Después de protagonizar en el 2009 una de las mayores sorpresas vividas en toda la historia de la Mostra (ganó el León de Oro a los 47 años con su ópera prima, 'Líbano', que transcurría íntegramente en el interior de un tanque), Samuel Maoz volvía este año al certamen en calidad de plato fuerte de la competición. En su segunda película, 'Foxtrot', adopta la forma de una tragedia en tres actos sobre la muerte de un soldado que trata de funcionar a modo de crítica feroz de los usos y abusos del ejército israelí.

Maoz basó 'Libano' en sus traumáticas experiencias personales en la guerra, y es inevitable dar por hecho que también aquí las ha usado como fuente de inspiración. Asimismo, él ha mencionado otro suceso biográfico como referente: cansado de que su hija fuera al colegio en taxi, la convenció para que empezara a usar el transporte público. Un día, el autobús que la joven tomaba cada mañana sufrió un atentado y todos sus ocupantes murieron.

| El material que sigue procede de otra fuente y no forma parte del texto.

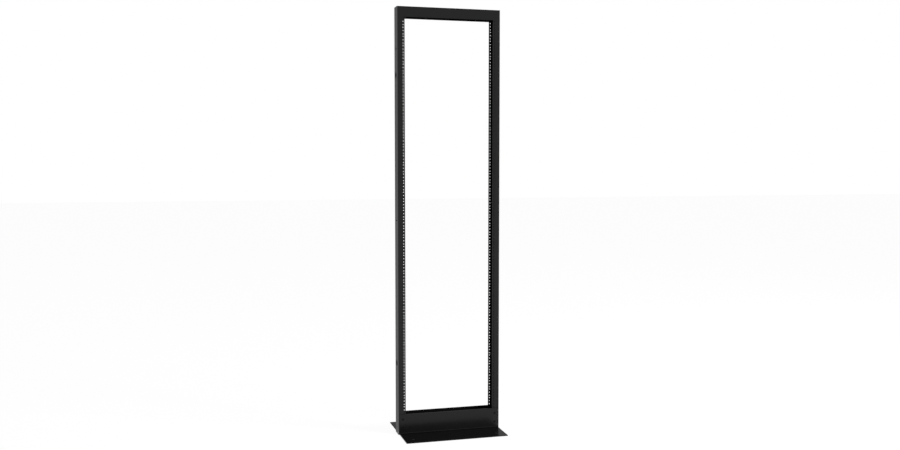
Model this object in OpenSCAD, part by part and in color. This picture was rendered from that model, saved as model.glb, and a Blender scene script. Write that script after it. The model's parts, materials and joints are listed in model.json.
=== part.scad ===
// Two post open frame equipment rack, folded from sheet steel.
// Two channel posts with a top channel across them stand on a pair of bolted base angles.
// +X is to the right, +Y to the back, +Z up. The origin is on the floor, at the middle of the base.

/* [Rack] */
// Panel space, in rack units
rack_units = 44; // [42:1:48]
// Clear width between the flanges of the two posts
opening_w = 450; // [448:0.5:452]
// Depth of the base, from the front edge to the rear edge
base_depth = 389; // [340:1:480]

/* [Posts] */
// Depth of a post, over its two flanges
post_depth = 70; // [60:1:90]
// Width of a post flange, from the outer face of the web to the free edge
flange_w = 37; // [34:0.5:45]
// Sheet thickness of the posts and the top channel
post_sheet = 2.7; // [2:0.1:3.5]
// Inside radius of the bends of the posts and the top channel
post_bend_r = 2.3; // [1.5:0.1:3.5]

/* [Panel holes] */
// Diameter of a tapped panel hole
panel_hole_d = 5.5; // [4:0.1:7]
// Distance of the panel holes from the free edge of a flange
panel_hole_inset = 7.55; // [6:0.05:12]

/* [Top channel] */
// Height of the top channel
top_h = 50.8; // [40:0.1:80]
// Clearance between the ends of the top web and the post webs
weld_gap = 0.3; // [0.1:0.1:0.5]

/* [Base angles] */
// Height of the upright leg of a base angle
base_h = 101.6; // [95:0.1:140]
// Sheet thickness of the base angles
base_sheet = 4; // [3:0.1:5]
// Inside radius of the bend of a base angle
base_bend_r = 4; // [3:0.1:6]
// Open seam between a base angle and the lower edge of a post flange
seam_gap = 2; // [1:0.1:3]
// Clearance between the ends of a base angle and the post bends beside them
base_end_gap = 0.3; // [0.2:0.1:0.8]

/* [Base brackets] */
// Sheet thickness of the brackets inside the post feet
bracket_sheet = 2.7; // [2:0.1:3]
// Inside radius of the bends of a bracket
bracket_bend_r = 2.3; // [1.5:0.1:2.5]
// Height of a bracket's ends above the floor and below the top of the base angles
bracket_inset = 10; // [8:0.5:14]

/* [Base bolts] */
// Diameter of the clearance holes for the base bolts
base_bolt_d = 6.8; // [5.5:0.1:7]
// Distance of the upper bolts below the top of a base angle
upper_bolt_drop = 25.4; // [22:0.1:30]
// Vertical distance between the two bolts at each end of a base angle
bolt_rise = 44.45; // [35:0.05:50]
// Distance of the base angle bolts from the outer face of a post
bolt_inset = 22; // [20:0.5:25]
// Distance between the two bolts in the side of each post foot
side_bolt_spacing = 44; // [34:1:44]

/* [Floor anchors] */
// Diameter of the floor anchor holes
anchor_hole_d = 14; // [10:0.5:18]
// Distance of the anchor holes from the sides of the foot
anchor_side_inset = 50; // [30:1:90]
// Distance of the anchor holes from the front or rear edge of the foot
anchor_edge_inset = 50; // [25:1:80]

/* [Side openings] */
// Diameter of the round cable holes in the post webs
cable_hole_d = 28; // [20:0.5:36]
// Height of the lower cable hole above the floor
cable_hole_low = 355.6; // [200:0.1:600]
// Distance of the upper cable hole below the top
cable_hole_drop = 330.2; // [250:0.1:600]
// Length of the strap slots across the post webs
strap_slot_l = 50; // [30:1:50]
// Width of a strap slot
strap_slot_w = 3; // [2:0.1:6]
// Height of the middle strap slot above the floor
strap_slot_mid = 1066.8; // [900:0.1:1200]
// Distance of the upper strap slot below the top
strap_slot_drop = 203.2; // [120:0.1:230]

/* [Hidden] */
$fn = 48;

// Universal panel hole spacing: three holes in every rack unit
unit_h = 44.45;
unit_hole_offsets = [6.35, 22.225, 38.1];

// Overall sizes
panel_space_h = rack_units * unit_h;
overall_h = base_h + panel_space_h + top_h;
overall_w = opening_w + 2 * flange_w;
panel_space_top = base_h + panel_space_h;
column_spacing = opening_w + 2 * panel_hole_inset;

// Bends
post_outer_r = post_bend_r + post_sheet;

// Faces that neighbouring pieces share
post_front = post_depth / 2;
post_web_inside = overall_w / 2 - post_sheet;
post_bend_end = overall_w / 2 - post_outer_r;

// Length by which a cutter runs past what it cuts
over = 1;

// Rounded end of a strip: a rectangle on +X whose two corners on the Y axis are rounded.
module rounded_end(length, breadth, r) {
    translate([r, -breadth / 2])
        square([length - r, breadth]);
    translate([0, r - breadth / 2])
        square([length, breadth - 2 * r]);
    for (side = [-1, 1])
        translate([r, side * (breadth / 2 - r)])
            circle(r);
}

// Section of a folded channel: its web lies on the Y axis and its flanges run to +X.
module channel_section(breadth, width, sheet, bend_r) {
    difference() {
        rounded_end(width, breadth, bend_r + sheet);
        translate([sheet, 0])
            rounded_end(width, breadth - 2 * sheet, bend_r);
    }
}

// Section of a folded angle: its upright leg stands on the Y axis and its foot runs to +X.
// The bend's inner radius faces up and out, its outer radius down and back.
module angle_section(leg, foot, sheet, bend_r) {
    outer_r = bend_r + sheet;
    translate([0, outer_r])
        square([sheet, leg - outer_r]);
    translate([outer_r, 0])
        square([foot - outer_r, sheet]);
    intersection() {
        square(outer_r);
        translate([outer_r, outer_r])
            difference() {
                circle(outer_r);
                circle(bend_r);
            }
    }
}

// Heights of all the panel holes above the floor.
panel_hole_heights = [
    for (unit = [0 : rack_units - 1], offset = unit_hole_offsets)
        base_h + unit * unit_h + offset
];

// Drills through both flanges of the left post, one for each pair of panel holes.
module panel_hole_drills() {
    for (height = panel_hole_heights)
        translate([-column_spacing / 2, 0, height])
            rotate([90, 0, 0])
                cylinder(d = panel_hole_d, h = post_depth + 2 * over, center = true);
}

// Drill of a cable hole through a web that stands across the X axis.
module cable_hole_drill() {
    rotate([0, 90, 0])
        cylinder(d = cable_hole_d, h = post_sheet + 2 * over, center = true);
}

// Round-ended cutter of a strap slot, along Y.
module strap_slot_cutter() {
    straight = strap_slot_l - strap_slot_w;
    rotate([0, 90, 0])
        linear_extrude(height = post_sheet + 2 * over, center = true) {
            square([strap_slot_w, straight], center = true);
            for (side = [-1, 1])
                translate([0, side * straight / 2])
                    circle(d = strap_slot_w);
        }
}

// Cable holes and strap slots of the left post.
module side_cutters() {
    translate([post_sheet / 2 - overall_w / 2, 0, 0]) {
        for (height = [cable_hole_low, overall_h - cable_hole_drop])
            translate([0, 0, height])
                cable_hole_drill();
        for (height = [strap_slot_mid, overall_h - strap_slot_drop])
            translate([0, 0, height])
                strap_slot_cutter();
    }
}

// Drills for the bolts that join the left bracket to the base angles, through front and rear.
module base_angle_bolt_drills() {
    for (drop = [upper_bolt_drop, upper_bolt_drop + bolt_rise])
        translate([bolt_inset - overall_w / 2, 0, base_h - drop])
            rotate([90, 0, 0])
                cylinder(d = base_bolt_d, h = post_depth + 2 * over, center = true);
}

// Drills for the bolts that join the left bracket to the web of the left post.
module side_bolt_drills() {
    reach = post_sheet + bracket_sheet + 2 * over;
    for (side = [-1, 1])
        translate([-overall_w / 2 - over, side * side_bolt_spacing / 2, base_h - upper_bolt_drop])
            rotate([0, 90, 0])
                cylinder(d = base_bolt_d, h = reach);
}

// Outline of the rack's top seen from the side, with the bends of the top channel.
// The upper corners of the posts are ground to it.
module top_outline() {
    rotate([0, 0, -90])
        rounded_end(overall_h + over, post_depth, post_outer_r);
}

// Left post: a channel whose flanges stop at the base angles and at the top channel.
module left_post() {
    color([0.16, 0.16, 0.17])
    difference() {
        intersection() {
            translate([-overall_w / 2, 0, 0])
                linear_extrude(height = overall_h)
                    channel_section(post_depth, flange_w, post_sheet, post_bend_r);
            translate([0, 0, overall_h])
                rotate([90, 0, 90])
                    linear_extrude(height = 2 * overall_w, center = true)
                        top_outline();
        }
        translate([-post_bend_end, -post_depth, -over])
            cube([flange_w, 2 * post_depth, base_h + seam_gap + over]);
        translate([-post_bend_end, -post_depth, panel_space_top])
            cube([flange_w, 2 * post_depth, top_h + over]);
        panel_hole_drills();
        side_cutters();
        side_bolt_drills();
    }
}

// Right post: the mirror image of the left one.
module right_post() {
    mirror([1, 0, 0])
        left_post();
}

// Top channel: open underneath, between the bends of the posts, with a web that reaches
// to the post webs.
module top_channel() {
    color([0.16, 0.16, 0.17])
    translate([0, 0, overall_h]) {
        rotate([90, 0, 90])
            linear_extrude(height = 2 * post_bend_end, center = true)
                rotate([0, 0, -90])
                    channel_section(post_depth, top_h, post_sheet, post_bend_r);
        translate([0, 0, -post_sheet / 2])
            cube([2 * (post_web_inside - weld_gap), post_depth - 2 * post_outer_r, post_sheet],
                center = true);
    }
}

// Front base angle: its upright leg closes the post feet between the bends of the posts, flush
// with their flanges, and its foot runs forward on the floor.
module front_base_angle() {
    angle_w = 2 * (post_bend_end - base_end_gap);
    foot_l = base_depth / 2 - post_front + base_sheet;
    color([0.2, 0.2, 0.21])
    difference() {
        translate([0, base_sheet - post_front, 0])
            rotate([90, 0, -90])
                linear_extrude(height = angle_w, center = true)
                    angle_section(base_h, foot_l, base_sheet, base_bend_r);
        for (side = [0, 1])
            mirror([side, 0, 0])
                base_angle_bolt_drills();
        for (side = [-1, 1])
            translate([
                side * (overall_w / 2 - anchor_side_inset),
                anchor_edge_inset - base_depth / 2,
                -over
            ])
                cylinder(d = anchor_hole_d, h = base_sheet + 2 * over);
    }
}

// Rear base angle: the mirror image of the front one.
module rear_base_angle() {
    mirror([0, 1, 0])
        front_base_angle();
}

// Left base bracket: a short channel in the foot of the left post, whose flanges back the ends
// of the base angles and whose web backs the post web.
module left_base_bracket() {
    color([0.26, 0.26, 0.27])
    difference() {
        translate([-post_web_inside, 0, bracket_inset])
            linear_extrude(height = base_h - 2 * bracket_inset)
                channel_section(
                    post_depth - 2 * base_sheet, flange_w - post_sheet,
                    bracket_sheet, bracket_bend_r
                );
        base_angle_bolt_drills();
        side_bolt_drills();
    }
}

// Right base bracket: the mirror image of the left one.
module right_base_bracket() {
    mirror([1, 0, 0])
        left_base_bracket();
}

left_post();
right_post();
top_channel();
front_base_angle();
rear_base_angle();
left_base_bracket();
right_base_bracket();
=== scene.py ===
"""Dresses the two post open frame rack: powder coat, screws, nuts, threads, welds, camera and light."""

import json
import logging
import math
from collections.abc import Callable, Sequence
from dataclasses import dataclass, field
from enum import Enum

import bmesh
import bpy
from mathutils import Euler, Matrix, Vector

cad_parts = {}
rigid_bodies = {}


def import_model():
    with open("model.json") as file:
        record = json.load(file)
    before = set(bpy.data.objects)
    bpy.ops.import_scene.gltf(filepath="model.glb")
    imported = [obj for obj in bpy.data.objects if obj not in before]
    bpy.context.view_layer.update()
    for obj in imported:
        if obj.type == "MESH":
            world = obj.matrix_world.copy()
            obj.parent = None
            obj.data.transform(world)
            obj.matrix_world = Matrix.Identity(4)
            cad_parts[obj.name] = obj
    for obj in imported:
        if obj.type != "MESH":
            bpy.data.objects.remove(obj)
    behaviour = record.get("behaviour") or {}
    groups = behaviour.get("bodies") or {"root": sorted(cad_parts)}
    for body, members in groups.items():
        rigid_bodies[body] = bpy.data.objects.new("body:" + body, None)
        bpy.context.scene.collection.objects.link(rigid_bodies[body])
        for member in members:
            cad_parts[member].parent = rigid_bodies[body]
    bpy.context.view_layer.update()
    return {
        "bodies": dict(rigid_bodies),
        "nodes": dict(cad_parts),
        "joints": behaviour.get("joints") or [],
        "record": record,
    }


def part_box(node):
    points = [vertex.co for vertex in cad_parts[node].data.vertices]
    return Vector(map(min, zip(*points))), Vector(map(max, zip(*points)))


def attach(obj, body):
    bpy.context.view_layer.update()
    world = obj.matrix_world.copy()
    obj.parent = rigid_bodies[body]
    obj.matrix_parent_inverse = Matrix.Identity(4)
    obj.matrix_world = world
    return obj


LOG = logging.getLogger("rack")
IMAGE_WIDTH = 900
MM = 0.001


class Side(Enum):
    """The two posts, by the sign of their X."""

    LEFT = -1
    RIGHT = 1


class Face(Enum):
    """The two faces of the rack, by the sign of their Y."""

    FRONT = -1
    REAR = 1


class Aim(Enum):
    """The way a fastener's head looks, as a turn of a head that looks along +Z."""

    FRONT = (math.pi / 2, 0.0, 0.0)
    REAR = (-math.pi / 2, 0.0, 0.0)
    LEFT = (0.0, -math.pi / 2, 0.0)
    RIGHT = (0.0, math.pi / 2, 0.0)


# ---------------------------------------------------------------------------------------------
# Shader maths
# ---------------------------------------------------------------------------------------------


@dataclass(frozen=True)
class Value:
    """A node's output, with the operators that add Math nodes."""

    sheet: "NodeSheet"
    socket: bpy.types.NodeSocket

    def _math(self, operation: str, first: "Value | float", second: "Value | float") -> "Value":
        """Adds one Math node.

        Args:
            operation: The node's operation.
            first: Its first operand.
            second: Its second operand.

        Returns:
            The node's output.
        """
        return self.sheet.node("ShaderNodeMath", {"operation": operation}, {0: first, 1: second})

    def __add__(self, other: "Value | float") -> "Value":
        """Sum."""
        return self._math("ADD", self, other)

    def __radd__(self, other: float) -> "Value":
        """Sum, from the right."""
        return self._math("ADD", other, self)

    def __sub__(self, other: "Value | float") -> "Value":
        """Difference."""
        return self._math("SUBTRACT", self, other)

    def __rsub__(self, other: float) -> "Value":
        """Difference, from the right."""
        return self._math("SUBTRACT", other, self)

    def __mul__(self, other: "Value | float") -> "Value":
        """Product."""
        return self._math("MULTIPLY", self, other)

    def __rmul__(self, other: float) -> "Value":
        """Product, from the right."""
        return self._math("MULTIPLY", other, self)

    def ramp(self, start: float, end: float) -> "Value":
        """A smooth step from 0 at start to 1 at end.

        Args:
            start: The value that gives 0.
            end: The value that gives 1.

        Returns:
            The step.
        """
        settings = {"interpolation_type": "SMOOTHSTEP", "clamp": True}
        return self.sheet.node("ShaderNodeMapRange", settings, {0: self, 1: start, 2: end})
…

Horas después de experimentar un dolor indescriptible, Maoz descubrió que la niña seguía viva: esa mañana había vuelto a tomar un taxi.

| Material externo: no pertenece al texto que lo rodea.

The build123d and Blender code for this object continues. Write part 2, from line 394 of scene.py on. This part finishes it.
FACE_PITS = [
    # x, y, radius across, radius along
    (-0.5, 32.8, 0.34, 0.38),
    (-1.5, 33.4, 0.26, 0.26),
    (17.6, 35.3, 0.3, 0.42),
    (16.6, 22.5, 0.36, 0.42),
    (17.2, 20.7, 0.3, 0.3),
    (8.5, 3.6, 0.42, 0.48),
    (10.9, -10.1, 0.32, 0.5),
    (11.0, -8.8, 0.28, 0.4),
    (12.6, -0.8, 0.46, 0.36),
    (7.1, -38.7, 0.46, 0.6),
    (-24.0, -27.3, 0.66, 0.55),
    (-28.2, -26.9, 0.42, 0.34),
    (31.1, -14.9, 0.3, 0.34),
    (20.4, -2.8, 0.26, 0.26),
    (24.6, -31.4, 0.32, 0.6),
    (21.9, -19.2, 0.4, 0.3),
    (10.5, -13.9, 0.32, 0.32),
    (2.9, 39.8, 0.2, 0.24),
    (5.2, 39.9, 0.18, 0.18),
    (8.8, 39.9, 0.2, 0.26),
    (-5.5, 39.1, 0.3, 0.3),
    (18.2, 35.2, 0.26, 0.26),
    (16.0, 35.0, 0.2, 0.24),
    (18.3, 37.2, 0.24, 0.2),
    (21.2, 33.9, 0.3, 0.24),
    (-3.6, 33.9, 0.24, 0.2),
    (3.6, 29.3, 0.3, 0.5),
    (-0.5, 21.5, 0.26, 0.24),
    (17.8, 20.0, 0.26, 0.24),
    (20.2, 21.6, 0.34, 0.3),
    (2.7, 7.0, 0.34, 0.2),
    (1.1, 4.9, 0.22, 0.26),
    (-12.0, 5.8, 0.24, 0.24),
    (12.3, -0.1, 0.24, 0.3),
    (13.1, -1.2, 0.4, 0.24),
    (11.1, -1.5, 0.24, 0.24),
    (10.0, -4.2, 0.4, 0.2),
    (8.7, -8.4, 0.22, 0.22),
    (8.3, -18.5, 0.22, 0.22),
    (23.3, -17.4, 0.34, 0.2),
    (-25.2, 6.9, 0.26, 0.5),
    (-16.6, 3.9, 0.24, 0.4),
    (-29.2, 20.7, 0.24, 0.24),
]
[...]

Considerando esa cercanía a los hechos que 'Foxtrot' describe, su modo de abordarlos resulta cuando menos chocante. Formal y narrativamente la película permanece instalada en el artificio. Es una sucesión de composiciones calculadas, interpretaciones afectadas, secuencias de dibujos animados, números de música y baile y momentos de humor surrealista coronados por un giro final que pretende enfrentarnos a las crueles ironías de la vida pero que en realidad se desvela como un instrumento no particularmente honesto para dejar al espectador boquiabierto. En todo momento Maoz parece más interesado en deslumbrarnos que en conmovernos y, como resultado, todo el dolor y toda la fiereza que 'Foxtrot' retrata funcionan como poco más que una pose.